The Córrego do Feijão mine is one of four in Vale's Paraoeba complex, which includes two processing plants. The complex produced 26 million tonnes of iron ore in 2017, or about 7 percent of Vale's output, with Córrego do Feijão accounting for 7.8 million tonnes.
There have been many tailings dam breaches over the past decades, but Minas Gerais has the worst record, too many serious accidents involving burst tailings dams having occurred in this area. In 2014 three workers were killed when a barrier gave way at a dam belonging to Herculano Mineração, an iron ore mining company. In 2007 heavy rains caused the Mineração Rio Pomba Cataguases bauxite mine to burst leaving 5,000 homeless. In 2001 five workers at the Mineração Rio Verde Ltda iron ore mine were killed when the tailings dam failed.

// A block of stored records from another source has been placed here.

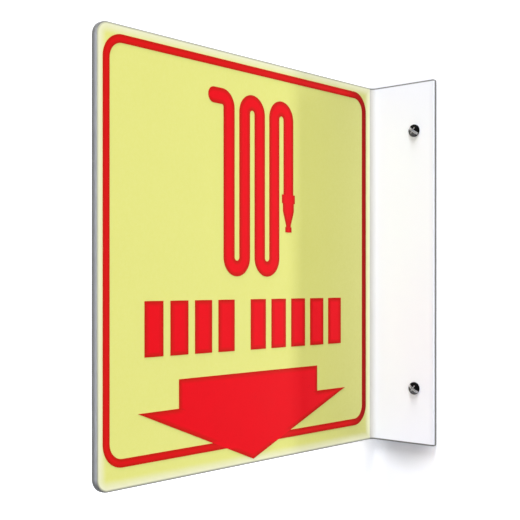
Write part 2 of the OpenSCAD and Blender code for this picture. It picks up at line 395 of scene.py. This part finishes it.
def luminous_film(start):
    """Yellow-green film: soft clouding, pigment grains of two sizes, a pale margin, a painted highlight
    whose share grows towards the nearest edge, a thin line of painted shade along the cut edges, darker
    towards the bottom, and painted shade near the bend. Near a cut edge the way inward is the corner radius
    r less the distance from the point where both short ways, of the depth and the height, are r, so that it
    follows the round corners."""
    _, across, up = start.axes()
    short_depth = film_corner_r - (across - film_low.y).least(film_corner_r)
    short_height = film_corner_r - (film_high.z - abs(up)).least(film_corner_r)
    off_corner = start.sum("SQRT", short_depth * short_depth + short_height * short_height)
    inward = film_corner_r - off_corner
    # A painted highlight along the edges and a thin painted shade line, darker towards the bottom.
    ragged = inward.least(film_high.y - across) + 0.5 * mm * start.noise(3 * mm)
    edge_highlight = ragged.step(film_corner_r, highlight_edge)
    edge_shade = inward.step(shade_line_width, 0) * (0.66 + 0.3 * up.step(0, film_low.z))
    cloud = start.noise(45 * mm, 3)
    grain = start.noise(0.45 * mm, 1)
    coarse = start.noise(1.6 * mm, 2)
    grained = (0.55 * grain + 0.45 * coarse).step(0.25, 0.75)
    # Painted shade near the bend.
    near_bend_shade = across.step(film_high.y - near_bend_width, film_high.y + 6 * mm)
    shaded_near_bend = near_bend_shade.blend(cloud.blend(*film_green), shaded_green)
    body = (0.16 * grained).blend(shaded_near_bend, grain_green)
    return {
        "Base Color": edge_shade.blend(edge_highlight.blend(body, highlight_green), edge_shade_olive),
        "Roughness": 0.5 + 0.12 * grain,
        "height": 0.01 * mm * grain + 0.012 * mm * coarse,
    }


film_finish = finish_named("luminous_film", luminous_film, IOR=1.45, Specular_IOR_Level=0.12)
for node in ("glow_film_front", "glow_film_back"):
    for material_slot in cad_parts[node].material_slots:
        material_slot.material = film_finish


# The printed symbols: the border with its arrow, the hose with its nozzle, and the plain blocks, all one
# signal red ink, pressed through a fine screen onto each film. The screen leaves a faint weave in the ink.
film_middle = (film_low.y + film_high.y) / 2

# Places in a symbol count to the right and up from the middle of the film's top edge, and a profile holds
# heights and half widths, from the top down.
border_sides = (-97.05 * mm, 95.8 * mm)
border_ends = (-192.85 * mm, -3.9 * mm)
border_r = 11 * mm
border_line = 3.75 * mm
border_thinner = 0.02 * mm
arrow_middle = -0.65 * mm
arrow_profile = mm * np.array([
    (-156.8, 0), (-156.85, 51.4), (-170.45, 51.4), (-170.5, 76.4), (-200.4, 0),
])
block_pitch = 15.8 * mm
block_middles = np.concatenate([
    -66.9 * mm + block_pitch * np.arange(4),
    3.7 * mm + block_pitch * np.arange(5),
])
block_profile = mm * np.array([(-120.4, 0), (-120.45, 5.7), (-145.65, 5.7), (-145.7, 0)])
hose_line = 7.75 * mm
hose_pitch = 11.26 * mm
hose_runs = 5
hose_first = -18.4 * mm
hose_start = -32.8 * mm
hose_start_top = -21.8 * mm
hose_top = -22.2 * mm
hose_bottom = -105.2 * mm
elbow_r = 4.9 * mm
nozzle_profile = mm * np.array([
    (-66.3, 3.875), (-66.4, 5.17), (-70.8, 5.17), (-70.9, 4.35), (-75.0, 4.35), (-82.2, 1.85),
    (-83.15, 1.85), (-83.25, 2.45), (-85.9, 2.45), (-86.0, 0),
])

ink_rim = 2.4 * mm
rim_share = 0.42
rim_fade = 1.2 * mm
screen_pitch = 0.42 * mm
ink_red = ((0.87, 0.004, 0.011, 1), (0.93, 0.005, 0.014, 1))
# Painted light that brightens the ink in the leaf's shaded part.
lifted_red = (1.0, 0.011, 0.021, 1)
rim_red = (0.55, 0.014, 0.004, 1)
# Painted shade that darkens the ink near the bend.
shaded_red = (0.3, 0.006, 0.005, 1)
speck_red = (0.7, 0.005, 0.01, 1)


def rounded_outline(inset):
    """The border's outline drawn in by inset, once round: a quarter circle at each corner, clockwise from
    the upper left one, and the first point again at the end."""
    left, right = border_sides[0] + inset, border_sides[1] - inset
    bottom, top = border_ends[0] + inset, border_ends[1] - inset
    r = border_r - inset
    middles = np.array([
        (left + r, top - r), (right - r, top - r), (right - r, bottom + r), (left + r, bottom + r),
    ])
    angle = np.linspace(math.pi, math.pi / 2, 13) - np.arange(4)[:, None] * math.pi / 2
    corners = middles[:, None] + r * np.stack([np.cos(angle), np.sin(angle)], axis=-1)
    return np.concatenate([corners.reshape(-1, 2), corners[0, :1]])


def hose_bend(middle, radius, start, end):
    """The hose's line round a bend, from one angle to another in degrees, as rows of a place, the way to
    the left of the line, which points outwards where the line turns right, and half the line's width."""
    angle = np.radians(np.linspace(start, end, abs(end - start) // 6 + 1))
    outward = np.stack([np.cos(angle), np.sin(angle)], axis=-1)
    half = np.full((len(angle), 1), hose_line / 2)
    return np.hstack([np.add(middle, radius * outward), math.copysign(1, start - end) * outward, half])


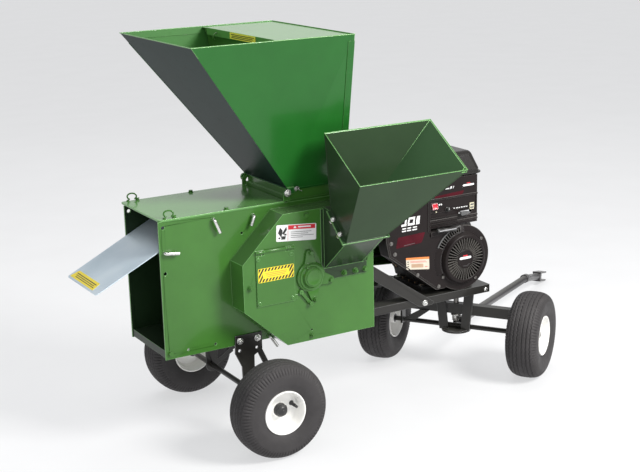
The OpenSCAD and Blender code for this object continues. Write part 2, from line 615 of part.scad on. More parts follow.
// drawbar lying with its fork just clear of the ground
dp0 = [72, 166]; dp1 = [938, 88]; dp2 = [1150, 38.5];
db_a1 = atan2(dp1[1] - dp0[1], dp1[0] - dp0[0]);
db_a2 = atan2(dp2[1] - dp1[1], dp2[0] - dp1[0]);
module drawbar() color(black) steered() difference() {
  union() {
    translate([dp0[0], 17, dp0[1]]) rotate([90, 0, 0]) cylinder(r = 16, h = 34);
    translate([dp0[0], 0, dp0[1]]) rotate([0, 90 - db_a1, 0]) cylinder(r = 16, h = norm(dp1 - dp0) - 2);
    translate([dp1[0], 0, dp1[1]]) rotate([0, 90 - (db_a1 + db_a2)/2, 0]) translate([0, 0, -19]) cylinder(r = 19.5, h = 38);
    translate([dp1[0], 0, dp1[1]]) rotate([0, 90 - db_a2, 0]) translate([0, 0, 2]) cylinder(r = 16, h = norm(dp2 - dp1) - 2);
    translate([dp2[0], 0, dp2[1]]) rotate([0, -db_a2, 0]) {
      translate([-24, -18, -15]) cube([24, 36, 32]);
      translate([-24, -20, 15]) cube([96, 40, 7]);
      translate([-24, -20, -22]) cube([96, 40, 7]);
    }
  }
  translate([dp0[0], 40, dp0[1]]) rotate([90, 0, 0]) cylinder(r = 7.06, h = 80);
  translate([dp2[0], 0, dp2[1]]) rotate([0, -db_a2, 0]) translate([50, 0, -30]) cylinder(r = hitch_r, h = 60);
}

// tyre and rim with their axle along Y and the outer face at +Y
tw = tyre_w/2;
tyre_out = [[rim_r, 50], [84, 54], [104, tw], [130, tw], [148, tw - 6], [158, tw - 16], [163, tw - 34], [tyre_r, tw - 52],
            [tyre_r, -tw + 52], [163, -tw + 34], [158, -tw + 16], [148, -tw + 6], [130, -tw], [104, -tw], [84, -54], [rim_r, -50]];
tyre_in = [[rim_r - 1, 38], [90, 44], [108, 52], [130, 52], [146, 44], [154, 24], [154, -24], [146, -44], [130, -52], [108, -52], [90, -44], [rim_r - 1, -38]];
module tyre() color([0.15, 0.14, 0.14]) rotate([-90, 0, 0]) rotate_extrude($fn = 96) difference() { polygon(tyre_out); polygon(tyre_in); }
module rim() color(cream) rotate([-90, 0, 0]) rotate_extrude($fn = 72) polygon(
  [[axle_r + run_clear, -46], [20, -46], [22, -10], [46, -6], [60, -20], [66, -50], [rim_r, -50], [rim_r, 50], [68, 50], [64, -6],
   [48, 6], [25, 2], [24, 26], [20, 33], [12, 36], [0, 36], [0, 20], [axle_r + run_clear, 20]]);
module wheel_at(p) {
  if (p == 0) translate([fix_x, mid_y - track_fixed, 165]) mirror([0, 1, 0]) children();
  if (p == 1) translate([fix_x, mid_y + track_fixed, 165]) children();
  if (p == 2) steered() translate([0, -track_steer, 165]) mirror([0, 1, 0]) children();
  if (p == 3) steered() translate([0, track_steer, 165]) children();
}

module starter_grip() color([0.10, 0.10, 0.10]) {
  translate([1078, -22, 612]) rotate([0, 90, 4]) cylinder(r = 8, h = 84);
  bar_y(1120, 612, 6, -24, -5);
}
module throttle_lever() color([0.30, 0.30, 0.30]) {
  translate([1206, 2, 653]) cube([8, 26, 5]);
  translate([1200, -6, 648]) cube([38, 10, 14]);
}
module engine_switch() color([0.65, 0.08, 0.08]) {
  translate([1078, 8, 683]) cube([25, 16, 23]);
}

module place() translate([-org_x, -org_y, 0]) children();

place() side_plate_near();
place() side_plate_far();
place() floor_plate();
place() scroll_plate();
place() top_cover();
place() cover_ring_pins();
place() body_bolts();
place() chipper_housing();
place() flange_bearings();
place() grate_screen();
place() screen_rods();
place() chute_inlet();
place() chipper_chute();
place() hopper_neck();
place() engine_platform();
place() frame_braces();
place() kingpin();
place() axle_brackets();
place() fixed_axle();
place() engine_block();
place() engine_cylinder();
place() blower_housing();
place() recoil_cover();
place() control_panel();
place() fuel_tank();
place() muffler();
place() air_cleaner();
place() drive_belts();
place() belt_guard();
place() deflector();
place() deflector_hinge_rod();
place() deflector_rest_rod();
place() access_door();
place() door_latch();
place() rotor_shaft();
place() rotor_discs();
place() hammers_a();
place() hammers_b();
place() chipper_disc();
place() chipper_knives();
place() rotor_pulley();
place() crankshaft();
place() engine_pulley();
place() hopper();
place() hopper_cover();
place() hopper_flap();
place() steering_axle();
place() drawbar();
place() wheel_at(0) tyre();  // tyre_near_fixed
place() wheel_at(0) rim();  // rim_near_fixed
place() wheel_at(1) tyre();  // tyre_far_fixed
place() wheel_at(1) rim();  // rim_far_fixed
place() wheel_at(2) tyre();  // tyre_near_steer
place() wheel_at(2) rim();  // rim_near_steer
place() wheel_at(3) tyre();  // tyre_far_steer
place() wheel_at(3) rim();  // rim_far_steer
place() starter_grip();
place() throttle_lever();
place() engine_switch();
place() fuel_cap();
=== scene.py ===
import bpy
import bmesh
import json
import math
from math import sin, cos, pi, radians
from mathutils import Vector, Matrix


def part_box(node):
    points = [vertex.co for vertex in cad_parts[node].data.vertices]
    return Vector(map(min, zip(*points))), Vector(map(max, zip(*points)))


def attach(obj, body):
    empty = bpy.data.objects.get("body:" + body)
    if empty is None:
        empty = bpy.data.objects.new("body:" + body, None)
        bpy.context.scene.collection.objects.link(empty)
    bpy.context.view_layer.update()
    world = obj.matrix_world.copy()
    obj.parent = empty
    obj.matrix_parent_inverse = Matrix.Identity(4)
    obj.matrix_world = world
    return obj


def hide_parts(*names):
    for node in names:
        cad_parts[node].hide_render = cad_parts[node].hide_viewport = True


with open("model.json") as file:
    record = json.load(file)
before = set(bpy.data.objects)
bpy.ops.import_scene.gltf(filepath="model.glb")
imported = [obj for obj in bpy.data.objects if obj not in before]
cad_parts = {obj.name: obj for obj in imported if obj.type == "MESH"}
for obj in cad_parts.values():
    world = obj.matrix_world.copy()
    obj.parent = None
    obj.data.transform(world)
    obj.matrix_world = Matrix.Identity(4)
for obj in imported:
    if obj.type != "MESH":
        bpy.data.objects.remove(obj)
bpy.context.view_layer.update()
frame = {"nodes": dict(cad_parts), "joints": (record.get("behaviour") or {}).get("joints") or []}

NODES = frame["nodes"]
lo0, hi0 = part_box("side_plate_near")
# the machine's own zero: discharge end, outer face of the near plate, ground
ORG = Vector((lo0[0], lo0[1], 0.0))


def P(x, y, z):
    """machine millimetres to row metres"""
    return Vector((x / 1000 + ORG.x, y / 1000 + ORG.y, z / 1000))


# ------------------------------------------------------------------ materials
def nd(nt, kind, **kw):
    n = nt.nodes.new(kind)
    for k, v in kw.items():
        setattr(n, k, v)
    return n


def new_mat(name):
    m = bpy.data.materials.new(name)
    m.use_nodes = True
    nt = m.node_tree
    return m, nt, nt.nodes["Principled BSDF"]


def coords(nt, scale=(1, 1, 1), rot=(0, 0, 0)):
    tc = nd(nt, "ShaderNodeTexCoord")
    mp = nd(nt, "ShaderNodeMapping")
    mp.inputs["Scale"].default_value = scale
    mp.inputs["Rotation"].default_value = rot
    nt.links.new(tc.outputs["Object"], mp.inputs["Vector"])
    return mp.outputs["Vector"]


def noise(nt, vec, scale, detail=4.0, rough=0.55):
    n = nd(nt, "ShaderNodeTexNoise")
    n.inputs["Scale"].default_value = scale
    n.inputs["Detail"].default_value = detail
    n.inputs["Roughness"].default_value = rough
    nt.links.new(vec, n.inputs["Vector"])
    return n.outputs["Fac"]


def ramp(nt, fac, stops):
    r = nd(nt, "ShaderNodeValToRGB")
    el = r.color_ramp.elements
    while len(el) < len(stops):
        el.new(0.5)
    for e, (p, c) in zip(el, stops):
        e.position = p
        e.color = (c[0], c[1], c[2], 1) if not isinstance(c, (int, float)) else (c, c, c, 1)
    nt.links.new(fac, r.inputs["Fac"])
    return r.outputs["Color"]


def mix(nt, fac, a, b, mode="MIX"):
    m = nd(nt, "ShaderNodeMix", data_type="RGBA", blend_type=mode)
    for sock, v in ((m.inputs[0], fac), (m.inputs[6], a), (m.inputs[7], b)):
        if isinstance(v, (int, float)):
            sock.default_value = v
        elif isinstance(v, (tuple, list)):
            sock.default_value = (v[0], v[1], v[2], 1)
        else:
            nt.links.new(v, sock)
    return m.outputs[2]


def math_n(nt, op, a, b=None, c=None):
    m = nd(nt, "ShaderNodeMath", operation=op)
    for i, v in enumerate((a, b, c)):
        if v is None:
            continue
        if isinstance(v, (int, float)):
            m.inputs[i].default_value = v
        else:
            nt.links.new(v, m.inputs[i])
    return m.outputs[0]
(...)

But only three years ago the Bento Rodrigues dam disaster of November 5, 2015 was then the worst environmental disaster in Brazil's history, killing 19 people when the Fundão iron ore containment dam failed and released 60 million cubic meters of iron ore waste. The mine was operated by Samarco, a joint venture between Vale and BHP.
It is estimated that between one and four breaches occur each year at tailings dams world-wide, roughly 10 times the failure rate of water dams. The largest tailings dams, at copper mines high in the Peruvian Andes, are colossal, already as tall as the Hoover Dam and have permits to rise even further. Unlike water retention dams, a tailings dam is raised in succession throughout the life of the particular mine. Typically, a base or starter dam is constructed, and as it fills with a mixture of tailings and water, it is raised.
The disposal of tailings adds to the production costs so it is necessary to make disposal as cheap and as safe as possible. This requirement led initially to the development of the once commonly used upstream method of tailings dam construction, so named because the centerline of the dam moves upstream into the pond. In this method, a small starter dam is placed at the extreme downstream point and the dam wall is progressively raised on the upstream side. The tailings are discharged by spigoting off the top of the starter dike and, when the initial pond is nearly filled, the dyke is raised and the cycle repeated. Various methods are used to raise the dam; material may be taken from the dried surface of the previously deposited tailings and the cycle repeated, or more commonly, the wall may be built from the coarse fraction of the tailings, separated out by cyclones, or spigots, the fines being directed into the pond.